# Any way to check a thumb drive's contents without a computer?



## Xander416 (Nov 12, 2019)

Like on a phone, for example? Research on the net has afforded me nothing.

I had an idea for an amusing scene where a corrupt federal agent turns over a file to a crime boss's underling, only for the underling, an "old-fashioned" kind of guy, to to see the thumb drive, demand what it is, and have my MC quip something along the lines of, "Dude, it's a thumb drive. Hardly anyone keeps physical documents anymore. Get with the times."


----------



## Ralph Rotten (Nov 12, 2019)

You could have an adapter that plugs into the USB port, and Android phones do have a file manager.
Also, data can be on a microSD card, and they make jumpdrives that hold an SD card. SDs can be plugged directly into a phone.


----------



## Darren White (Nov 16, 2019)

What Ralph says. I use an adapter to plug my USB drive into my phone/tablet. It works flawlessly.


----------



## Foxee (Nov 16, 2019)

If you're fictionalizing you could probably posit that anything that accepts a USB could have something cobbled together that can read the drive. 

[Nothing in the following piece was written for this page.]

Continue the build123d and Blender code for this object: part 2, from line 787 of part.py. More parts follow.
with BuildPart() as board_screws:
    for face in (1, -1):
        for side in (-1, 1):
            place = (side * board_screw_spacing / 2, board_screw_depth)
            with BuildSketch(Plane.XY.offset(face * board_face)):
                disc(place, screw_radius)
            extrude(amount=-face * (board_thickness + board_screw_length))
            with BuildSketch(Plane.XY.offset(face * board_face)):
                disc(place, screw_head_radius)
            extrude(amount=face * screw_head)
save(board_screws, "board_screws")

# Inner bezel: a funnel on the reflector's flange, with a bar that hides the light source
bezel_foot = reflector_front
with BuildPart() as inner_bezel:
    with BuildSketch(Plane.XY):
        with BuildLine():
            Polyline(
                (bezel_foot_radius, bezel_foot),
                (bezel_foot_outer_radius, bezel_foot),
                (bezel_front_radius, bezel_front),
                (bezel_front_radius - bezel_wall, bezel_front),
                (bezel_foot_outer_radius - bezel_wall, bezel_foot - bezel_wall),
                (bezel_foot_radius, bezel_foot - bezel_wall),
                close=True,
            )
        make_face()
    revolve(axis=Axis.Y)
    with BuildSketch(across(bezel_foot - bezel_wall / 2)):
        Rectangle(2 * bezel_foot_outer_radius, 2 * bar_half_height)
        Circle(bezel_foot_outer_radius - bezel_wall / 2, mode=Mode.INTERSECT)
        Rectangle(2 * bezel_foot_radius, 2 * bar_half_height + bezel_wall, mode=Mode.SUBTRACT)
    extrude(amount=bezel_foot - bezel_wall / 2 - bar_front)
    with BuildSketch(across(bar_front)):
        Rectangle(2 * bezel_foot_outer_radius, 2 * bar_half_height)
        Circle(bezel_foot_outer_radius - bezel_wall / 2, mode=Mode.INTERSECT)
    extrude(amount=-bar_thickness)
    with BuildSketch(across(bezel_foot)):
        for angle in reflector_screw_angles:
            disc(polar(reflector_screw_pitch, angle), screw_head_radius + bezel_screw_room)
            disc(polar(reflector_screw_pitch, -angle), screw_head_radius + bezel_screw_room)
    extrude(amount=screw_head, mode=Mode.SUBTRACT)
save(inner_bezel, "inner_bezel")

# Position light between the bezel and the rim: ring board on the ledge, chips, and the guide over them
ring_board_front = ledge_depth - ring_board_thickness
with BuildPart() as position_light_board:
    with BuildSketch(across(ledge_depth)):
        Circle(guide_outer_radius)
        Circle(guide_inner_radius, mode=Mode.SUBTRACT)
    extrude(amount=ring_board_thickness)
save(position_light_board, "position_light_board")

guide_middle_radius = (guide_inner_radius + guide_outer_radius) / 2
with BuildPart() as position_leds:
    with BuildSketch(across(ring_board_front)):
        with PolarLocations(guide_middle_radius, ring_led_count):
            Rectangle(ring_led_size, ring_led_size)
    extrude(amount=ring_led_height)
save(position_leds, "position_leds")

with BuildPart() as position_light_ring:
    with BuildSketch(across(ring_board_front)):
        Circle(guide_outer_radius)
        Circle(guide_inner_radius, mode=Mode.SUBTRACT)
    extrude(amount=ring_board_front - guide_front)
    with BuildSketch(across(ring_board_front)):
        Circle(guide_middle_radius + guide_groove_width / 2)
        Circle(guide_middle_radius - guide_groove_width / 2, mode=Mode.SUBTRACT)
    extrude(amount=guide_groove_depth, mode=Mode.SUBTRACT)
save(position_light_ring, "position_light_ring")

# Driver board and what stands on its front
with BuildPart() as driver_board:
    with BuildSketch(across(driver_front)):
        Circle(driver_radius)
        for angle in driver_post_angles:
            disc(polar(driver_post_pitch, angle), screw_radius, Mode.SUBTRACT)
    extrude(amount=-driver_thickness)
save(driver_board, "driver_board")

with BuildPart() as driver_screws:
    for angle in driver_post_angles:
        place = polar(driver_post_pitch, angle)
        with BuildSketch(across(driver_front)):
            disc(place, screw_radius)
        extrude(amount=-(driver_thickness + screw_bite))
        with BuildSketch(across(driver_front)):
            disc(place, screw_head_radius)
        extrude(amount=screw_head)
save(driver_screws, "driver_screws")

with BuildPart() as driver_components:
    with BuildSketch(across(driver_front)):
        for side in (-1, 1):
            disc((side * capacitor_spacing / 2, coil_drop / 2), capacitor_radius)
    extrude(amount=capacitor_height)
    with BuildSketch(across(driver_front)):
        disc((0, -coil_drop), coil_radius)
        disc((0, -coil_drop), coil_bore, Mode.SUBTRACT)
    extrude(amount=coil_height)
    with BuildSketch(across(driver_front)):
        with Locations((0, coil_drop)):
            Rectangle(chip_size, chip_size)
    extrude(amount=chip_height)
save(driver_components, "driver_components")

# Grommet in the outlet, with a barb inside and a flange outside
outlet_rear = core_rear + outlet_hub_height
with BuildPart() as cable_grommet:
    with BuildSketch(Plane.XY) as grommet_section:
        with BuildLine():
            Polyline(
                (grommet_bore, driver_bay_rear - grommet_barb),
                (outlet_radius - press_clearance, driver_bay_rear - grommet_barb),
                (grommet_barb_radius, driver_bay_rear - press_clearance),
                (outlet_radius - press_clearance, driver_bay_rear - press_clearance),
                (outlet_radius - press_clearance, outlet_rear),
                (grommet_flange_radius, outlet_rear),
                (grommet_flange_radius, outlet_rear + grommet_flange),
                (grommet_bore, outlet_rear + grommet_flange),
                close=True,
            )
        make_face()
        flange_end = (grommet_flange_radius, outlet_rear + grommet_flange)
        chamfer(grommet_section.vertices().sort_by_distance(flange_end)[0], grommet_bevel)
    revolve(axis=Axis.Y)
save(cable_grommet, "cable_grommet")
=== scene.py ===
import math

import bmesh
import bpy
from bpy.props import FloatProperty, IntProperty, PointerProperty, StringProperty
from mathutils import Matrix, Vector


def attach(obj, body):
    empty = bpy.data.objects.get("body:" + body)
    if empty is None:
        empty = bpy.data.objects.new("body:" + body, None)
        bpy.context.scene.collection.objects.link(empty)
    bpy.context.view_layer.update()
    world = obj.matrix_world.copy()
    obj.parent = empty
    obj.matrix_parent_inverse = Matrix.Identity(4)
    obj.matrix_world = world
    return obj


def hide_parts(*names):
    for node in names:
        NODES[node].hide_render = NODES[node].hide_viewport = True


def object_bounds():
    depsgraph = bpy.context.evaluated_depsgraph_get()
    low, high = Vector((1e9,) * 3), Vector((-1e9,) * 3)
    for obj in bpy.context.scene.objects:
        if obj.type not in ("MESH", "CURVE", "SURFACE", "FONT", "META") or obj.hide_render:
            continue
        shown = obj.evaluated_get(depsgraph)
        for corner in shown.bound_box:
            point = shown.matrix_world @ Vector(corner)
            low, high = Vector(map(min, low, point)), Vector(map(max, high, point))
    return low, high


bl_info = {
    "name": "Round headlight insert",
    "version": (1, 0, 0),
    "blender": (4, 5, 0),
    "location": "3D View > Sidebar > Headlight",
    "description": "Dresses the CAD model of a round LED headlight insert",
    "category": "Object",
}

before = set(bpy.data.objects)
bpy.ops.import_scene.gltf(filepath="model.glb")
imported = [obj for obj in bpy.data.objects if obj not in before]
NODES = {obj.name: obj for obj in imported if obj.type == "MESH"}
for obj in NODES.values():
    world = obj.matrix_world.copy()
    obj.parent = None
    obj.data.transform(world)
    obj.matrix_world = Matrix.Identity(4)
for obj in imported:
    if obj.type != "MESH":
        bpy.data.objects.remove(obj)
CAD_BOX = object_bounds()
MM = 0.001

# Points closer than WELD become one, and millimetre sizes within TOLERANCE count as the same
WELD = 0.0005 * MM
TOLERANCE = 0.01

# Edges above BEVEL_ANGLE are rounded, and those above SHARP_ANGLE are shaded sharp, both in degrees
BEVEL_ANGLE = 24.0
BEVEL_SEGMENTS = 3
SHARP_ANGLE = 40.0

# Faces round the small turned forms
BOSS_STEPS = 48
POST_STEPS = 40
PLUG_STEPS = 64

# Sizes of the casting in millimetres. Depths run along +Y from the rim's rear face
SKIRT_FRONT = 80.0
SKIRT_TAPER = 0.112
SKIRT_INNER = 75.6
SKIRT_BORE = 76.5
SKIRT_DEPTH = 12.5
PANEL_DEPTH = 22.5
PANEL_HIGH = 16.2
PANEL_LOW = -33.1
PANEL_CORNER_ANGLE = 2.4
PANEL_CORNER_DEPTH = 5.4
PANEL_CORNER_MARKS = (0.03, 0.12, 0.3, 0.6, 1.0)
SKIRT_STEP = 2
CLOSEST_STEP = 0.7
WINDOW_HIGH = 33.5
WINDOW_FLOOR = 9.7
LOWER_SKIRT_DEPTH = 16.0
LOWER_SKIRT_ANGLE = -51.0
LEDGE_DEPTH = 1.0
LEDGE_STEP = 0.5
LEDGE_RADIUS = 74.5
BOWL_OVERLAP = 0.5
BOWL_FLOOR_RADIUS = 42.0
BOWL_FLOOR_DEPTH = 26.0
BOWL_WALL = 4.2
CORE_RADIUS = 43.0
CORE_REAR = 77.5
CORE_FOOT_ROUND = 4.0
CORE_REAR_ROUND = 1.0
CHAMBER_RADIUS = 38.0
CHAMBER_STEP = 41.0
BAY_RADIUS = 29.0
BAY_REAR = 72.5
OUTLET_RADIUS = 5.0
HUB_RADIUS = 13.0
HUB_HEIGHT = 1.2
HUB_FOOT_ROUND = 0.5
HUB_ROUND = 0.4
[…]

For instance, is there a way to jerry-rig things to plug the thumb drive into the socket of a two-socket charger and an ipod in the other, and because someone is_ just that good_ they've found a way to link the two rather than just using it as a charger?

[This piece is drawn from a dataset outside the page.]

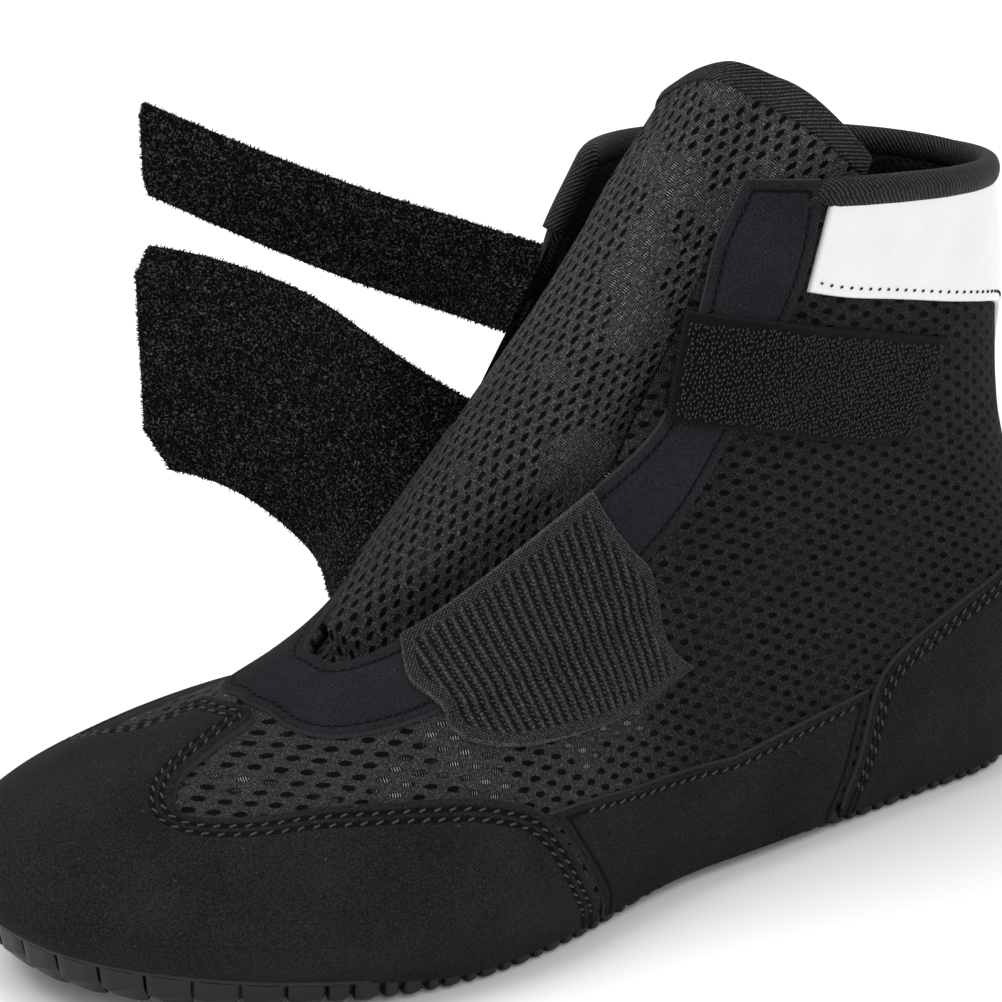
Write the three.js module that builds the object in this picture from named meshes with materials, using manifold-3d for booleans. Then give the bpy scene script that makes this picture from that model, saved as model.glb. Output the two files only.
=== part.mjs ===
// A wrestling shoe for the left foot: thin rubber outsole, mesh upper with suede overlays, a padded
// tongue and two fastening straps held open on the medial side. Millimetres, +Z up, +X to the toe and
// +Y to the lateral side, with the origin at the centre of the flat spot under the heel.
import * as THREE from "three";
import Module from "manifold-3d";
import { mergeVertices } from "three/addons/utils/BufferGeometryUtils.js";

const wasm = await Module();
wasm.setup();

// Driving dimensions of the last
const soleLength = 272;
const ballWidth = 100;
const heelWidth = 69;
const shaftHeight = 146;
const toeSpring = 9;
const toeWrap = 3.5;
const collarLift = 2.8;

// Outsole and insole
const soleThickness = 5;
const archLift = 1.6;
const soleEdgeInset = 3;
const sideLugPitch = 9.5;
const sideLugGap = 2.2;
const sideLugDepth = 7;
const treadPitch = 15;
const treadGap = 2.4;
const treadDepth = 1.6;
const insoleThickness = 3;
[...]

I think there are picture frames that use thumb drives, you wouldn't be the first to use that idea but it's there.

Televisions and gaming systems...don't most of them have USB drives now? So maybe plug it into the handy-dandy big-screen TV that's in the room (maybe).


----------



## K.S. Crooks (Nov 24, 2019)

Most blue-ray players and TVs have USB ports. I don't know if they really work to look at documents, but they for sure work for pictures.


----------



## Xander416 (Nov 25, 2019)

I need a platform that's pocket-transportable, so DVD players, game consoles, and the like aren't suitable. The microSD card seems like the most convenient for the situation, so I'm going with it.


----------



## frosty_the_hu-man (Nov 25, 2019)

If you want to appeal to a certain audience, you can mention that the phone's OS is a proprietary UNIX descendant (in other words, it's an iPhone) and, depending on the file being read and what application is needed to open it (is it just text?), it may require jailbreaking.


----------